I breathed in the warm air, feeling hope wash within me as I did. I was prepared to live my life to the fullest now. I was awake, and now I felt alive.

I began to walk, and then I saw her again. There she was, walking a few feet ahead of me.

_Sakura._

I increased my pace. She was there in front of me, before me. The person who had kept me from falling during that day when I had been thoroughly confused—when I had been hurt. I was the one who had always been called before. But now, I was the one who did the calling.

"Sakura!"

She stopped and turned upon hearing her name. She looked at me curiously as I jogged towards her.

"Sasuke?"

"Hey, good morning."

"Good morning," she said, smiling a little. "I suppose you visited your brother, right?"

I nodded. We stood there in silence for a moment. I didn't know what to say.

"Well," I heard her say. "I hope you had a great time, then." She began to turn away.

She was going to go. _No_, I thought. _But how do I stop her?_

"I want a muffin," I blurted out. I almost wanted to slap myself. She turned and looked at me again, her expression confused.

"What?"

No turning back. I boldly stepped a little closer.

"You told me," I said to her. _This is the only way I can think of._ "You told me that I should tell you if I want a muffin, right? Well, I want a muffin now."

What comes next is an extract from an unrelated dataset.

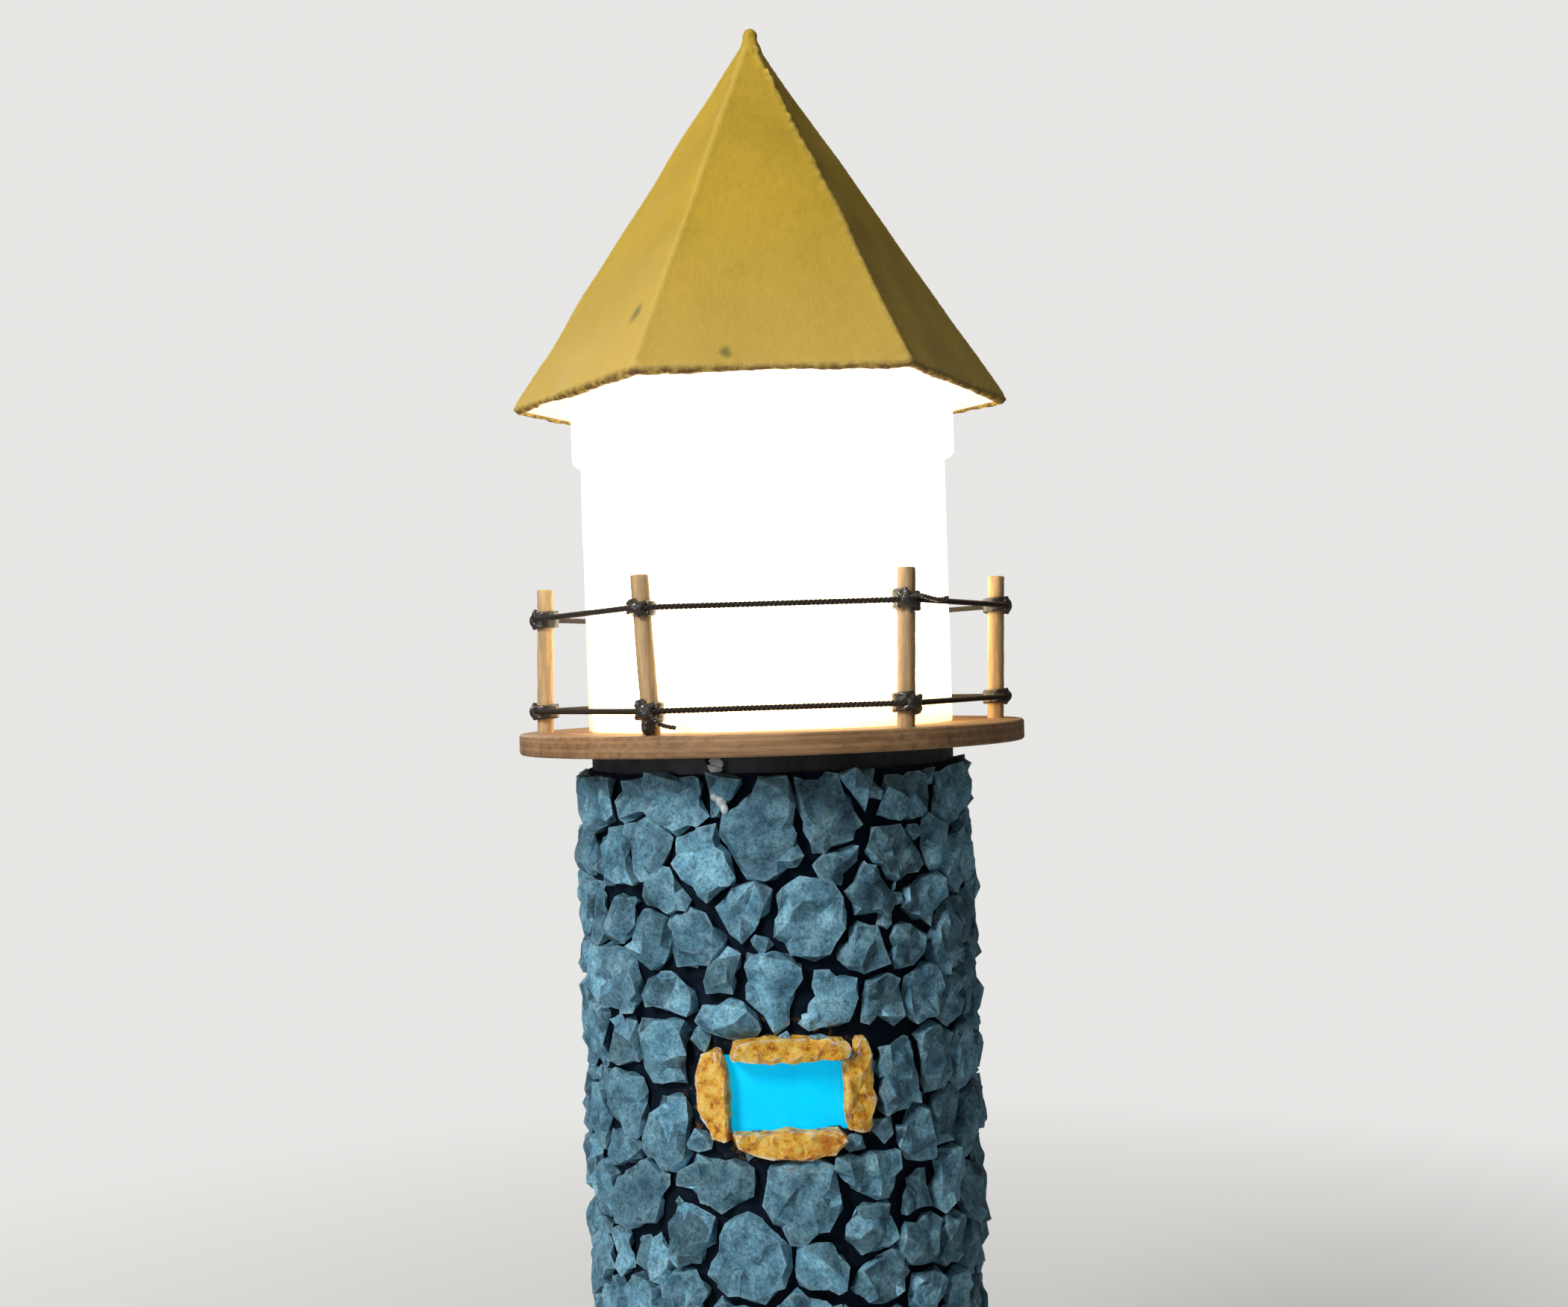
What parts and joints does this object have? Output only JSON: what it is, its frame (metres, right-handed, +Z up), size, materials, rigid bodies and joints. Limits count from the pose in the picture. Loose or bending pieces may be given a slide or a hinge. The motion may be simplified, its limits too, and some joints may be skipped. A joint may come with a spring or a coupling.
{
  "type": "garden lighthouse ornament",
  "caption": "Stone-clad round tower with a framed blue window, a wooden gallery with a corded railing, a lit round lantern and a lift-off pointed hexagonal roof.",
  "frame": {"origin": "middle of the base board's underside", "axes": "+Z up along the tower's axis; -Y to the front, where the window is; +X to the right seen from the front"},
  "size_m": [0.172, 0.172, 0.5503],
  "materials": {
    "ply": "bare plywood, sanded and slightly dirty",
    "ply_hidden": "bare plywood",
    "steel_screw": "zinc plated",
    "pipe_plastic": "dark, dull, dusty",
    "mortar": "dark bedding compound, rough",
    "slate_stone": "crushed blue-grey stone chips, rough",
    "window_film": "translucent blue sheet, satin",
    "ochre_stone": "stone chips painted ochre, worn to rust",
    "dowel": "bare dowel",
    "twine": "waxed dark twine",
    "lantern_plastic": "translucent white, smooth, lit from inside",
    "collar_plastic": "translucent white, smooth, lit from inside",
    "roof_paint": "brushed yellow-ochre paint, matt",
    "roof_tip_paint": "brushed yellow-ochre paint, matt",
    "holder_plastic": "moulded black, semi-gloss",
    "holder_ceramic": "unglazed white",
    "brass_part": "pressed, dull",
    "plated_steel": "zinc plated",
    "cable_sheath": "matt black sheath",
    "terminal_plastic": "moulded, off-white",
    "gland_plastic": "moulded nylon, dark grey",
    "seal_rubber": "soft black rubber",
    "bulb_glass": "opal white lamp dome",
    "bulb_plastic": "white moulded lamp body",
    "bulb_cap_metal": "nickel-plated lamp cap"
  },
  "bodies": {
    "root": {"base_board": "ply", "base_plug": "ply_hidden", "base_screws": "steel_screw", "collar_screws": "steel_screw", "diffuser_seat": "ply_hidden", "foot_screws": "steel_screw", "gallery_disc": "ply", "gallery_screws": "steel_screw", "gland_body": "gland_plastic", "gland_insert": "seal_rubber", "gland_locknut": "gland_plastic", "gland_nut": "gland_plastic", "gland_seal": "seal_rubber", "head_ring": "ply_hidden", "inner_flex": "cable_sheath", "lamp_nipple": "plated_steel", "lampholder_contact": "brass_part", "lampholder_core": "holder_ceramic", "lampholder_shell": "holder_plastic", "lampholder_thread": "brass_part", "lantern_diffuser": "lantern_plastic", "mortar_bed": "mortar", "nipple_nuts": "plated_steel", "rail_cord_lower": "twine", "rail_cord_upper": "twine", "rail_knots_lower": "twine", "rail_knots_upper": "twine", "rail_post_1": "dowel", "rail_post_2": "dowel", "rail_post_3": "dowel", "rail_post_4": "dowel", "rail_post_5": "dowel", "rail_post_6": "dowel", "stones_band_1": "slate_stone", "stones_band_2": "slate_stone", "stones_band_3": "slate_stone", "stones_band_4": "slate_stone", "stones_band_5": "slate_stone", "terminal_block": "terminal_plastic", "terminal_screws": "steel_screw", "tower_pipe": "pipe_plastic", "window_film": "window_film", "window_jamb_left": "ochre_stone", "window_jamb_right": "ochre_stone", "window_lintel": "ochre_stone", "window_sill": "ochre_stone"},
    "roof": {"roof_panel_1": "roof_paint", "roof_panel_2": "roof_paint", "roof_panel_3": "roof_paint", "roof_panel_4": "roof_paint", "roof_panel_5": "roof_paint", "roof_panel_6": "roof_paint", "roof_frame": "ply_hidden", "roof_collar": "collar_plastic", "roof_tip": "roof_tip_paint"},
    "bulb": {"bulb_globe": "bulb_glass", "bulb_neck": "bulb_plastic", "bulb_cap": "bulb_cap_metal", "bulb_contact": "bulb_cap_metal"}
  },
  "joints": [
    {"name": "roof_lift", "type": "slide", "parent": "root", "child": "roof", "axis": [0, 0, 1], "range_m": [0, 0.12]},
    {"name": "bulb_lift", "type": "slide", "parent": "root", "child": "bulb", "axis": [0, 0, 1], "range_m": [0, 0.025]}
  ]
}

Her eyes widened as she remembered that day at the beach six months ago. I kept my face nonchalant, but my heart thudded wildly in my chest as I waited to see how she would react.

This was just so awkward.

Then, she smiled.

"Well, I don't have a muffin with me now, but I daresay I can whip up a batch for you, but that will take a while," she said, her green eyes seemed to sparkle in the sunlight, and I knew that that same sparkle was reflected in my own eyes.

"Then, I suppose we better get going," I smirked. She shrugged, laughing a little.

"Okay, then."

We both began to walk forward again, and as I watched her smile and chatter away, I knew that under my cold and indifferent façade, I was learning to breathe with life again.